Skepticism flows in different directions, depending on the issue. In one of these controversies, it's industry that wants the scientific consensus to be trusted; in another, industry wants the science to be denied. These, respectively, are GMOs and climate change.
Recent surveys by the Pew Research Center in Washington revealed wide disagreement between the opinion of the public and scientists on these two subjects. Scientific opinion was gathered from members of the American Association for the Advancement of Science (AAAS). The members of the AAAS can be expected largely to base their opinions on such matters on findings produced by the scientific method. This basic process of experimentation and repeated testing of hypotheses is reliable precisely because it accepts uncertainty and consciously seeks what atronomer Edwin Hubble called "successive approximations" of the truth.
Yet on GMOs and climate change, scientists impressively agree. Asked whether GMO foods are safe to eat, 88 percent of AAAS members said yes — while just 37 percent of U.S. adults surveyed agreed. On climate change, 87 percent of AAAS scientists believe that climate change is occuring mostly due to human activity. Of the members of the general public surveyed, only 50 percent agreed.
How can so many people mistrust science to such an extent?
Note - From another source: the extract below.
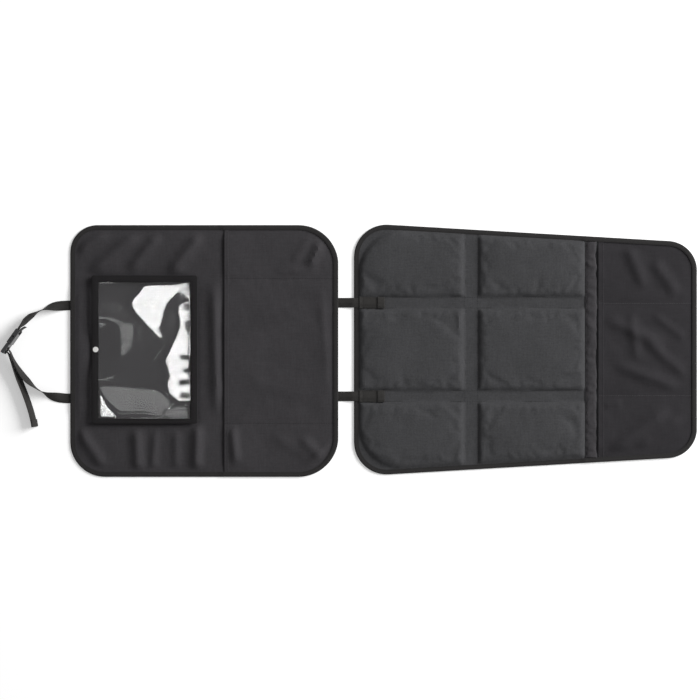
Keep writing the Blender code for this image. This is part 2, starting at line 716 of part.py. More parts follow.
def seat_grid():
    columns = SEAT.corner_columns()
    for start, end in pad_columns():
        columns += [start, start + PAD_SHOULDER, end - PAD_SHOULDER, end]
    columns += [SEAT_X + SEAT_REAR_CORNER + PAD_CORNER_EXTRA * share for share in (0.5, 1.0)]
    columns += [SEAT_X + 0.150, SEAT_X + 0.340, FRONT_MOUTH_X, FRONT_MOUTH_X + FRONT_HEM_WIDTH]
    columns += [FRONT_MOUTH_X + FRONT_HEM_WIDTH + 0.0012, FRONT_MOUTH_X + 0.045, FRONT_MOUTH_X + 0.085]
    half = PAD_ROW_CHANNEL / 2
    lines = (PAD_ROW_SPLIT - half - PAD_SHOULDER, PAD_ROW_SPLIT - half, PAD_ROW_SPLIT + half)
    lines = (0.040,) + lines + (PAD_ROW_SPLIT + half + PAD_SHOULDER,)
    foot = (PAD_EDGE_INSET - FOLD) * SEAT.lean
    edges = (0.0, foot, foot + PAD_SHOULDER * SEAT.lean, foot + 0.026)
    rows = [("low", d) for d in edges] + [("mid", -y) for y in reversed(lines)] + [("mid", 0.0)]
    rows += [("mid", y) for y in lines] + [("high", d) for d in reversed(edges)]
    return tidy_lines(columns, LINE_LEAST), rows


def make_foam_pads(finish):
    """Six foam pads with chamfered upper edges, clear of the cover's shoulders."""
    outline = seat_outline(PAD_EDGE_INSET + FOAM_CLEARANCE, FOAM_CORNER_EXTRA)
    inner = PAD_ROW_SPLIT - PAD_ROW_CHANNEL / 2 - FOAM_CLEARANCE
    outer = PAD_ROW_SPLIT + PAD_ROW_CHANNEL / 2 + FOAM_CLEARANCE
    sets = {
        "left": [("mid", outer), ("mid", outer + FOAM_CHAMFER), ("high", FOAM_CHAMFER), ("high", 0.0)],
        "middle": [("mid", -inner), ("mid", FOAM_CHAMFER - inner), ("mid", inner - FOAM_CHAMFER), ("mid", inner)],
        "right": [("low", 0.0), ("low", FOAM_CHAMFER), ("mid", -outer - FOAM_CHAMFER), ("mid", -outer)],
    }
    for place, (start, end) in zip(("rear", "front"), pad_columns()):
        high = end - FOAM_CLEARANCE
        for side, rows in sets.items():
            low = start + FOAM_CLEARANCE + (FOAM_CORNER_START if place == "rear" and side != "middle" else 0.0)
            columns = [x for x in outline.corner_columns() if low < x < high]
            columns += [low, low + FOAM_CHAMFER, high - FOAM_CHAMFER, high]

            def height(x, y, low=low, high=high, side=side):
                across = abs(y - SEAT_CENTRE_Y)
                within = inner - across if side == "middle" else min(across - outer, outline.inset_at(x, y))
                depth = min(x - low, high - x, within)
                share = min(1.0, max(0.0, depth / FOAM_CHAMFER))
                return FOAM - FOAM_CHAMFER_DROP * (1 - share)

            name = f"foam_pad_{place}_{side}"
            Sheet(outline, tidy_lines(columns, LINE_LEAST), rows).build(name, lambda x, y: COVER_BASE, height, finish)


def make_mouth_strip(finish):
    """A folded, puckered strip of cloth between the pads and the pocket, its fold towards the mouth."""
    start = SEAT_X + STRIP_START
    base = COVER_BASE + CLOTH + GAP
    low, high = SEAT.limits(start + STRIP_WIDTH)
    side = (BINDING_WIDTH - FOLD + GAP) * SEAT.lean
    low, high = low + side, high - side
    count = 2 * round((high - low) / STRIP_RIPPLE_PITCH) + 2
    sections = []
    for k in range(count + 1):
        y = low + (high - low) * k / count
        ripple = STRIP_RIPPLE * math.cos(math.pi * k)
        top = STRIP_RISE + ripple
        outer = [(0.0, 0.0), (0.94, 0.0), (1.0, 0.35 * top), (0.95, 0.85 * top), (0.70, top), (0.30, 0.74 * top)]
        outer.append((0.0, STRIP_CLOSED))
        lip = CLOTH / STRIP_WIDTH
        inner = [(0.0, STRIP_CLOSED - CLOTH), (0.30, 0.74 * top - CLOTH), (0.70, top - CLOTH)]
        inner += [(0.95 - lip, 0.85 * top - 0.7 * CLOTH), (1.0 - lip, 0.35 * top), (0.94 - lip / 2, CLOTH)]
        inner.append((0.0, CLOTH))
        sections.append([(start + a * STRIP_WIDTH, y, base + z) for a, z in outer + inner])
    bm = bmesh.new()
    skin(bm, sections, closed=False)
    add_object("mouth_strip", bm, finish, math.radians(40))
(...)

I have interviewed dozens of experts on the subject, ranging from the business faculty at Michigan Tech University to GMO scientists working for agribusiness (Dow, Bayer, Monsanto, etc.). All agree that there is mistrust of science that does not bode well for our future. And all are at a loss to explain it.
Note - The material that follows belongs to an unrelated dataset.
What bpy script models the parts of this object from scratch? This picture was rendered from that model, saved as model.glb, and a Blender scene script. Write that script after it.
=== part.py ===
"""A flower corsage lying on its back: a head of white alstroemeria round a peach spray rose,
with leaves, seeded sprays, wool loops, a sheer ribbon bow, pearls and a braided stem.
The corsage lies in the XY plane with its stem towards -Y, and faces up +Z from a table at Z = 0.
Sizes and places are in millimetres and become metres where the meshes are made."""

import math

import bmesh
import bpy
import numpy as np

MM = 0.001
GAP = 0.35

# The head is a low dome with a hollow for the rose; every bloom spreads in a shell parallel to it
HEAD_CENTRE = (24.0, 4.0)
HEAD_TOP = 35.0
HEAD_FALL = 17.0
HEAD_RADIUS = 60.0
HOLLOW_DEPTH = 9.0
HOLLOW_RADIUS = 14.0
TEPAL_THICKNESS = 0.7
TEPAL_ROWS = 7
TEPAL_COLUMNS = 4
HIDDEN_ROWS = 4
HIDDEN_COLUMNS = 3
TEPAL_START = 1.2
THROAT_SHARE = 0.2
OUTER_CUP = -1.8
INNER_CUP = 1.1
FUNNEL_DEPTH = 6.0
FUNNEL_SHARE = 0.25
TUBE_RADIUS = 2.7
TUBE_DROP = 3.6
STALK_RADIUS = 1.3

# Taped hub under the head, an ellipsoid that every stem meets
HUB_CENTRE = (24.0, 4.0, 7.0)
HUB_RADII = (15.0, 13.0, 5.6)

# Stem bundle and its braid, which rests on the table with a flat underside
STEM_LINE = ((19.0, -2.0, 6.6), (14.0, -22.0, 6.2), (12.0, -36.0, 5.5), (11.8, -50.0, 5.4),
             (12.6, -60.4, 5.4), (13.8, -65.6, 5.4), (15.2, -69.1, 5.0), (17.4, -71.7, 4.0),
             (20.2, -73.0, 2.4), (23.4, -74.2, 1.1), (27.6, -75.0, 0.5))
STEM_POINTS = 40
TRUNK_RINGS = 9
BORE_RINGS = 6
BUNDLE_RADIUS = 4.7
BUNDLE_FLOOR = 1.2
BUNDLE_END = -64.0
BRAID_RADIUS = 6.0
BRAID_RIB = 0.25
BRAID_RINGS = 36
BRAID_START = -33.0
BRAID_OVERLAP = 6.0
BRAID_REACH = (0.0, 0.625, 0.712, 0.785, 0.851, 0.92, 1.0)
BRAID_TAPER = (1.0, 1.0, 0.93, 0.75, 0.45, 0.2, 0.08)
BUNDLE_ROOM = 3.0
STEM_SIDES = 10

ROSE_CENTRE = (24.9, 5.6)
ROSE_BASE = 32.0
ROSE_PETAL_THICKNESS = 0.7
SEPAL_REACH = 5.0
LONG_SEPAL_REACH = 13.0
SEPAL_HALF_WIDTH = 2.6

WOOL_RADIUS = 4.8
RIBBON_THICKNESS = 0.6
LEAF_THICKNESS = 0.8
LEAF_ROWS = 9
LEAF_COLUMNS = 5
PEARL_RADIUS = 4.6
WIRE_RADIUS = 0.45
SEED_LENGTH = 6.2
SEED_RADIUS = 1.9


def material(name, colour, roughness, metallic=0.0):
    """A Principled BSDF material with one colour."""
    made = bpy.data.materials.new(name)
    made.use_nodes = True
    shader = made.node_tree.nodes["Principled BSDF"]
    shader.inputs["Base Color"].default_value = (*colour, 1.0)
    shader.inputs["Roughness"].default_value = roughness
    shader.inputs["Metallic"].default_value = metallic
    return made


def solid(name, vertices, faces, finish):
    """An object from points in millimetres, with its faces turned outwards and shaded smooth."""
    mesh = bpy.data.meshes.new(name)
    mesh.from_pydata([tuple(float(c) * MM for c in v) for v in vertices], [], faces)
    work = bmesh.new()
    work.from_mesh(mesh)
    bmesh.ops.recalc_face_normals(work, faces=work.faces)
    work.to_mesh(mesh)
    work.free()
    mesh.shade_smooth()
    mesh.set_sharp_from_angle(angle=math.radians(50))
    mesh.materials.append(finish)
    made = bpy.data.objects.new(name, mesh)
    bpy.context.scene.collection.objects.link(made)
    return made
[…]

Some guess that it comes from the deterioration of Americans' high school educations. Today, our citizens don't have the capability or desire to investigate the science in order to make a judgment. Others feel the situation results from our permissive, open culture. Anyone has the right to an opinion, even if that opinion has no factual basis. In this information age, we no longer can differentiate the voice of science from any uneducated voice being projected onto the web. Before the internet and social media, most of our information originated with self-policing institutions that required substantiation. Today the validation of science-based statements is left to the reader, viewer or listener, not the presenter, nor the medium bearing that information.